Fig. 5. (a) mIOU as a function of trimap band width around the object boundaries when employing train output stride = eval output stride = 16. BU: Bilinear upsampling. (b) Qualitative effect of employing the proposed decoder module compared with the naive bilinear upsampling (denoted as BU). In the examples, we adopt Xception as feature extractor and train output stride = eval output stride = 16.
In this section, we experiment DeepLabv3+ on the Cityscapes dataset [3], a large-scale dataset containing high quality pixel-level annotations of 5000 images (2975, 500, and 1525 for the training, validation, and test sets respectively) and about 20000 coarsely annotated images.
本节中,我们在Cityscapes数据集上对DeepLabV3+进行试验,这个大型数据集包含5000幅高质量像素级的标注图像(训练、验证和测试集分别有2975,500和1525幅图像),和大约20000粗糙标注的图像。
As shown in Tab. 7 (a), employing the proposed Xception model as network backbone (denoted as X-65) on top of DeepLabv3 [23], which includes the ASPP module and image-level features [52], attains the performance of 77.33% on the validation set. Adding the proposed decoder module significantly improves the performance to 78.79% (1.46% improvement). We notice that removing the augmented image-level feature improves the performance to 79.14%, showing that in DeepLab model, the image-level features are more effective on the PASCAL VOC 2012 dataset. We also discover that on the Cityscapes dataset, it is effective to increase more layers in the entry flow in the Xception [26], the same as what [31] did for the object detection task. The resulting model building on top of the deeper network backbone (denoted as X-71 in the table), attains the best performance of 79.55% on the validation set.

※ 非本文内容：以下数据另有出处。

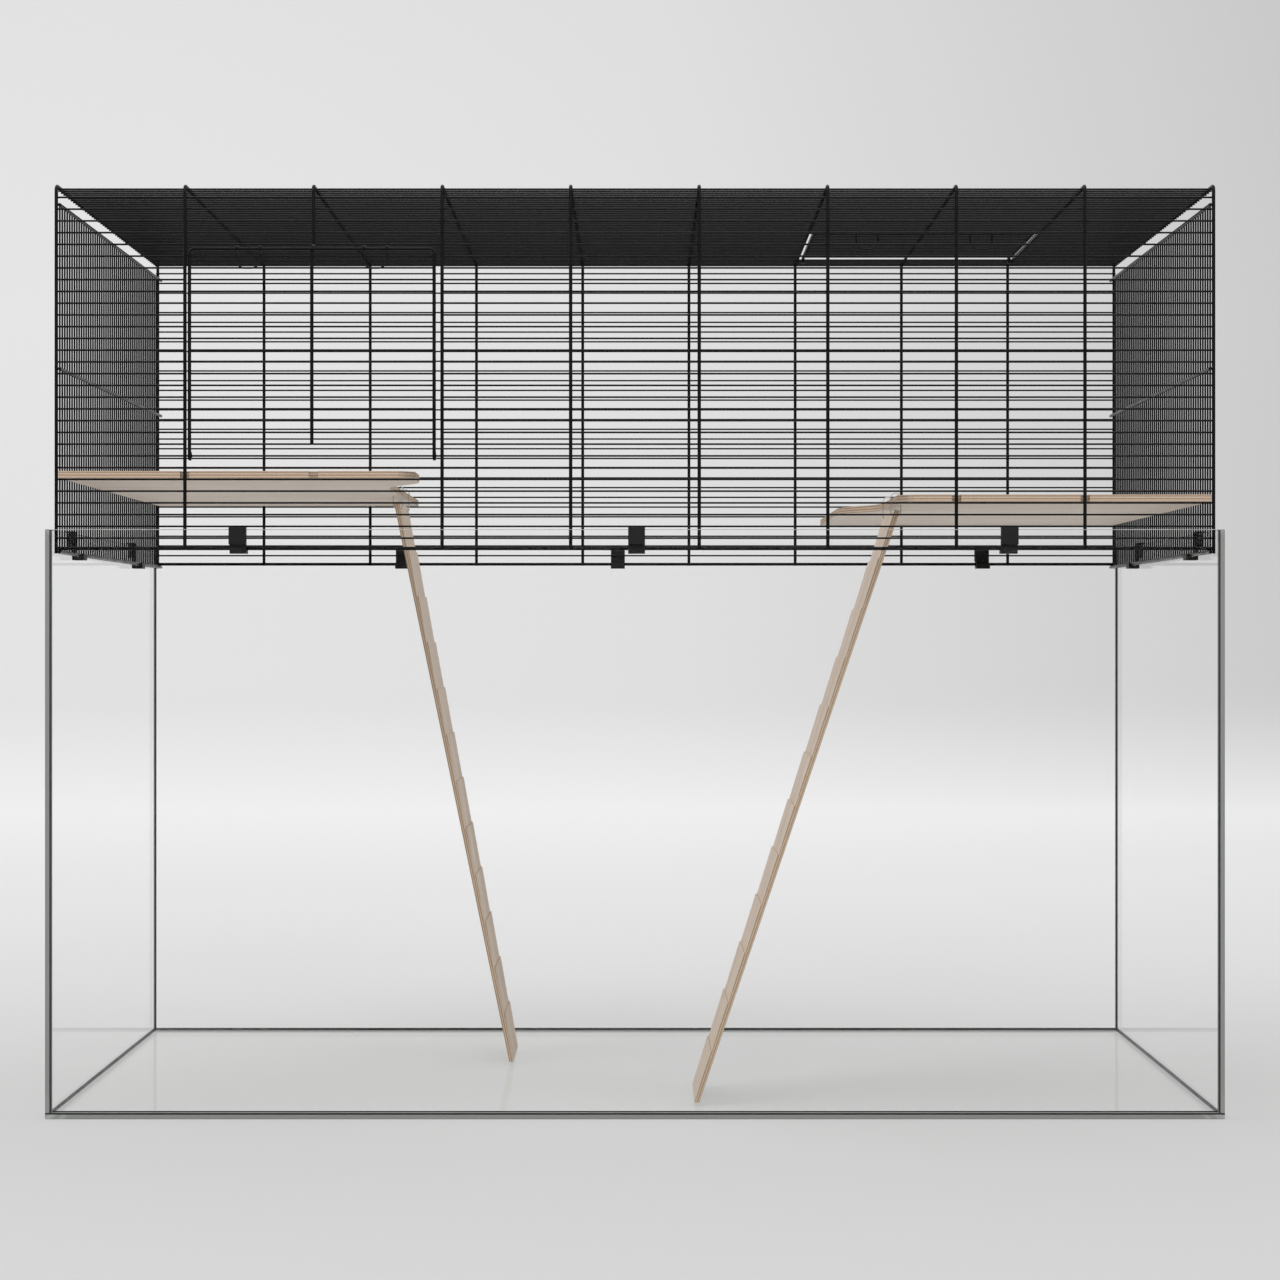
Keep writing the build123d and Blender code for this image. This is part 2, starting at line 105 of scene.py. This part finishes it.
# %%
camera_place = (0.0043, -2.5415, 0.4061)
camera_lens, camera_sensor = 76.06, 36.0
camera_data = bpy.data.cameras.new("photo camera")
camera_data.lens = camera_lens
camera_data.sensor_width = camera_sensor
camera_data.sensor_fit = "HORIZONTAL"
camera = bpy.data.objects.new("photo camera", camera_data)
camera.location = camera_place
camera.rotation_euler = (math.radians(90), 0, 0)
bpy.context.scene.collection.objects.link(camera)
bpy.context.scene.camera = camera
print("camera at", camera_place, "with a lens of", camera_lens, "mm")

# %% [markdown]
# ## The studio sweep
#
# A product studio has one sheet that runs flat under the object and curves up behind it. A plane
# and a wall would show a line where they meet, so the sheet is one strip swept along a profile:
# floor, quarter circle, wall. Two rows of corners near the cage keep the floor's shading level, and
# the sheet lies just under the tank, so that glass and paper never share one plane.

# %%
floor_z = -0.0004
floor_front, floor_back = -6.0, 3.0
level_rows = (-1.0, 1.0)
cove_radius, cove_steps = 1.2, 24
wall_top, half_width = 6.0, 7.0
profile = [(along, floor_z) for along in (floor_front, *level_rows)]
for step in range(cove_steps + 1):
    angle = math.radians(90 * step / cove_steps)
    along = floor_back + cove_radius * math.sin(angle)
    profile.append((along, floor_z + cove_radius * (1 - math.cos(angle))))
profile.append((floor_back + cove_radius, wall_top))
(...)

如图7(a)所示,在DeepLabV3上采用提出的Xception模型作为网络骨干(表示为X-65),包含了ASPP模块和图像层特征,可以在验证集上得到77.33%的性能。增加提出的解码器模块可以将性能显著提升到78.79%(改进1.46%)。我们注意到,去掉增强的图像层特征,会将性能提升到79.14%,说明在DeepLab模型中,图像层的特征在PASCAL VOC 2012数据集上更有效。我们还发现,在Cityscape数据集上,在Xception的entry flow中增加更多的层会更有效,这与[31]中进行目标检测的情况一样。在更深的网络骨干上构建得到的模型(在表中表示为X-71),在验证集上得到了79.55%的最佳性能。

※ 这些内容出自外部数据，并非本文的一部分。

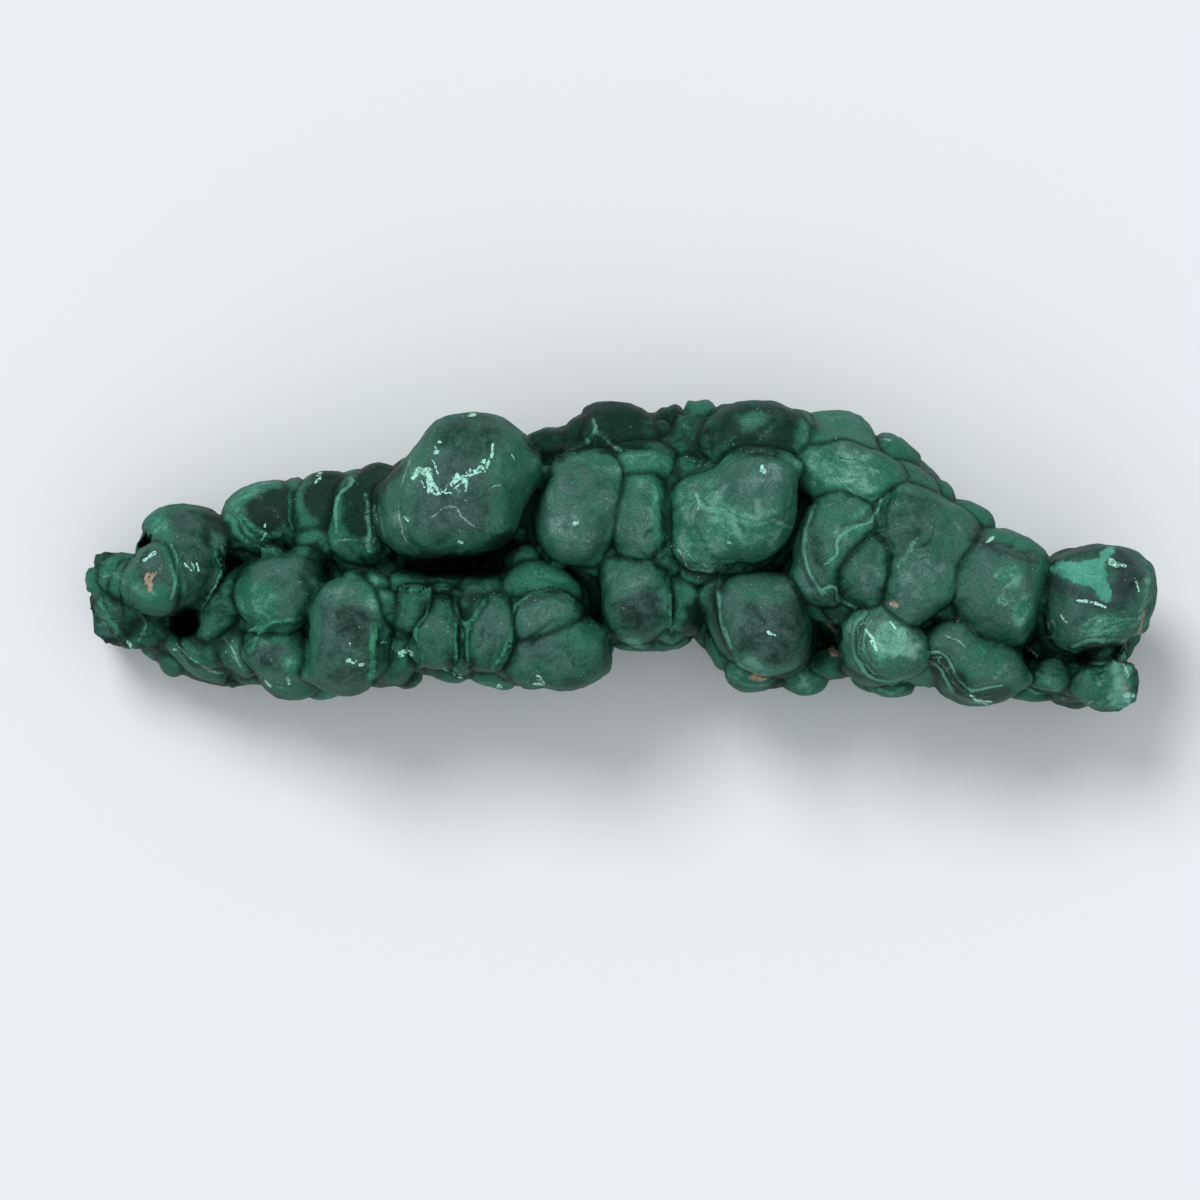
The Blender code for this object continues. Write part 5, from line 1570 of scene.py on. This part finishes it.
def grained_colour(nodes, place, noise, colour):
    """The colour with painted shade at the groove bottoms, fine pale crystals and a speckle over the
    whole.
    """
    # painted shade: darkens the bottom of each groove, most where two lumps meet
    bottom = nodes.ramp(nodes.value("crease"), 0.75, 0.0)
    colour = nodes.mix(nodes.math("MULTIPLY", bottom, 0.7), colour, linear(*GROOVE_SHADE))
    fleck = nodes.add("ShaderNodeTexVoronoi", feature="F1")
    nodes.join(place, fleck.inputs["Vector"])
    fleck.inputs["Scale"].default_value = 1.1
    some = nodes.ramp(nodes.noise(place, 3.0, 2.0), 0.5, 0.62)
    flecks = nodes.math("MULTIPLY", nodes.ramp(fleck.outputs["Distance"], 0.17, 0.09), some)
    colour = nodes.mix(nodes.math("MULTIPLY", flecks, 0.5), colour, linear(*CRYSTAL_COLOUR))
    speckle = nodes.ramp(noise.grain, 0.28, 0.72, 0.8, 1.2)
    speckle = nodes.math("MULTIPLY", speckle, nodes.ramp(noise.dust, 0.3, 0.7, 0.88, 1.13))
    return nodes.mix(1.0, colour, speckle, "MULTIPLY")


def grain_normal(nodes, noise, chip_and_highlight_mask):
    """The velvety grain, which is too fine for the mesh."""
    height = nodes.math("MULTIPLY", noise.grain, 0.8)
    height = nodes.math("ADD", height, nodes.math("MULTIPLY", noise.dust, 0.35))
    height = nodes.math("ADD", height, nodes.math("MULTIPLY", noise.wisp, 0.8))
    height = nodes.math("SUBTRACT", height, nodes.math("MULTIPLY", chip_and_highlight_mask, 0.5))
    bump = nodes.add("ShaderNodeBump")
    nodes.join(height, bump.inputs["Height"])
    bump.inputs["Strength"].default_value = GRAIN_STRENGTH
    bump.inputs["Distance"].default_value = GRAIN_HEIGHT * MM
    return bump.outputs["Normal"]


def malachite_material():
    material = bpy.data.materials.new("malachite")
    material.use_nodes = True
    tree = material.node_tree
    tree.nodes.clear()
    nodes = Nodes(tree)
    place = in_millimetres(nodes)
    noise = Noises(
        broad=nodes.noise(place, 8.0, 3.0, 0.55),
        cloud=nodes.noise(place, 3.0, 5.0, 0.62, 0.8),
        wisp=nodes.noise(place, 0.9, 3.0, 0.6, 1.2),
        grain=nodes.noise(place, 0.30, 2.0, 0.7),
        dust=nodes.noise(place, 0.15, 1.0, 0.5),
    )
    colour, chip_and_highlight_mask = marked_colour(nodes, place, noise, body_colour(nodes, noise))
    shader = nodes.add("ShaderNodeBsdfPrincipled")
    nodes.join(grained_colour(nodes, place, noise, colour), shader.inputs["Base Color"])
    nodes.join(nodes.ramp(noise.cloud, 0.3, 0.7, 0.42, 0.6), shader.inputs["Roughness"])
    shader.inputs["Specular IOR Level"].default_value = SHEEN
    nodes.join(grain_normal(nodes, noise, chip_and_highlight_mask), shader.inputs["Normal"])
    out = nodes.add("ShaderNodeOutputMaterial")
    nodes.join(shader.outputs["BSDF"], out.inputs["Surface"])
    return material


def floor_material():
    material = bpy.data.materials.new("studio_floor")
    material.use_nodes = True
    shader = material.node_tree.nodes["Principled BSDF"]
    shader.inputs["Base Color"].default_value = FLOOR_COLOUR
    shader.inputs["Roughness"].default_value = 0.9
    shader.inputs["Specular IOR Level"].default_value = 0.1
    return material


# ---------------------------------------------------------------- studio


def build_floor():
    mesh = bmesh.new()
    bmesh.ops.create_grid(mesh, x_segments=1, y_segments=1, size=2.0)
    data = bpy.data.meshes.new("studio_floor")
    mesh.to_mesh(data)
    mesh.free()
    floor = bpy.data.objects.new("studio_floor", data)
    bpy.context.collection.objects.link(floor)
    floor.data.materials.append(floor_material())


def build_lights():
    sun = bpy.data.lights.new("soft_key", "SUN")
    sun.energy = KEY_STRENGTH
    sun.angle = math.radians(KEY_SPREAD)
    sun.color = (1.0, 1.0, 1.0)
    lamp = bpy.data.objects.new("soft_key", sun)
    bpy.context.collection.objects.link(lamp)
    lamp.rotation_mode = "QUATERNION"
    lamp.rotation_quaternion = Vector(KEY_TRAVEL).to_track_quat("-Z", "Y")
    world = bpy.data.worlds.new("studio")
    world.use_nodes = True
    nodes = Nodes(world.node_tree)
    sky = world.node_tree.nodes["Background"]
    facing = nodes.add("ShaderNodeTexCoord").outputs["Generated"]
    lean = nodes.vector("DOT_PRODUCT", facing, SKY_LEAN, "Value")
    nodes.join(nodes.ramp(lean, *SKY_SPREAD, *SKY_RANGE), sky.inputs["Strength"])
    sky.inputs["Color"].default_value = SKY_COLOUR
    bpy.context.scene.world = world


def build_camera():
    """Looks straight down, with +Y at the top of the picture."""
    camera = bpy.data.cameras.new("camera")
    camera.sensor_width = 36.0
    camera.lens = camera.sensor_width * CAMERA_DISTANCE / PICTURE_WIDTH
    camera.clip_start = 0.05
    camera.clip_end = 10.0
    eye = bpy.data.objects.new("camera", camera)
    eye.location = (PICTURE_CENTRE[0] * MM, PICTURE_CENTRE[1] * MM, (CAMERA_DISTANCE + FOCUS) * MM)
    bpy.context.collection.objects.link(eye)
    bpy.context.scene.camera = eye


def main():
    scene = bpy.context.scene
    scene.view_settings.view_transform = "Standard"
    scene.view_settings.look = "None"
    build_floor()
    build_lights()
    build_camera()
    specimen = build_specimen()
    specimen.data.materials.append(malachite_material())
    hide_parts("malachite_stone")
    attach(specimen, "root")


main()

After finding the best model variant on val set, we then further fine-tune the model on the coarse annotations in order to compete with other state-of-art models. As shown in Tab. 7 (b), our proposed DeepLabv3+ attains a performance of 82.1% on the test set, setting a new state-of-art performance on Cityscapes.
在验证集上发现了最佳模型变体后,我们进一步在粗糙标记上精调模型,以与目前最好的模型进行比较。如表7(b)所示,我们提出的DeepLabV3+在测试集上得到了82.1%的性能,在Cityscapes上竖立了新的最佳性能。
Table 7. (a) DeepLabv3+ on the Cityscapes val set when trained with train_fine set. (b) DeepLabv3+ on Cityscapes test set. Coarse: Use train_extra set (coarse annotations) as well. Only a few top models are listed in this table.
(a) val set results
Backbone | Decoder | ASPP | Image-Level | mIOU |
---|---|---|---|---|
X-65 | n | y | y | 77.33 |
X-65 | y | y | y | 78.79 |
X-65 | y | y | n | 79.14 |
X-71 | y | y | n | 79.55 |
(b) test set results
Method | Coarse | mIOU |
---|---|---|
ResNet-38 [83] | y | 80.6 |
PSPNet [24] | y | 81.2 |
Mapillary [86] | y | 82.0 |
DeepLabV3 | y | 81.3 |
DeepLabV3+ | y | 82.1 |
Our proposed model “DeepLabv3+” employs the encoder-decoder structure where DeepLabv3 is used to encode the rich contextual information and a simple yet effective decoder module is adopted to recover the object boundaries. One could also apply the atrous convolution to extract the encoder features at an arbitrary resolution, depending on the available computation resources. We also explore the Xception model and atrous separable convolution to make the proposed model faster and stronger. Finally, our experimental results show that the proposed model sets a new state-of-the-art performance on PASCAL VOC 2012 and Cityscapes datasets.
我们提出的DeepLabV3+模型采用了编码器-解码器结构,其中DeepLabV3用作编码器,包含了丰富的上下文信息,解码器简单却有效,可以恢复目标边缘。可以使用孔洞卷积在任意分辨率上提取编码器特征,这取决于可用的计算资源。我们还探索了Xception模型和孔洞可分离卷积,使提出的模型更快速更强。最后,我们的试验结果表明,提出的模型在PASCAL VOC 2012和Cityscapes数据集上竖立了新的最佳标准。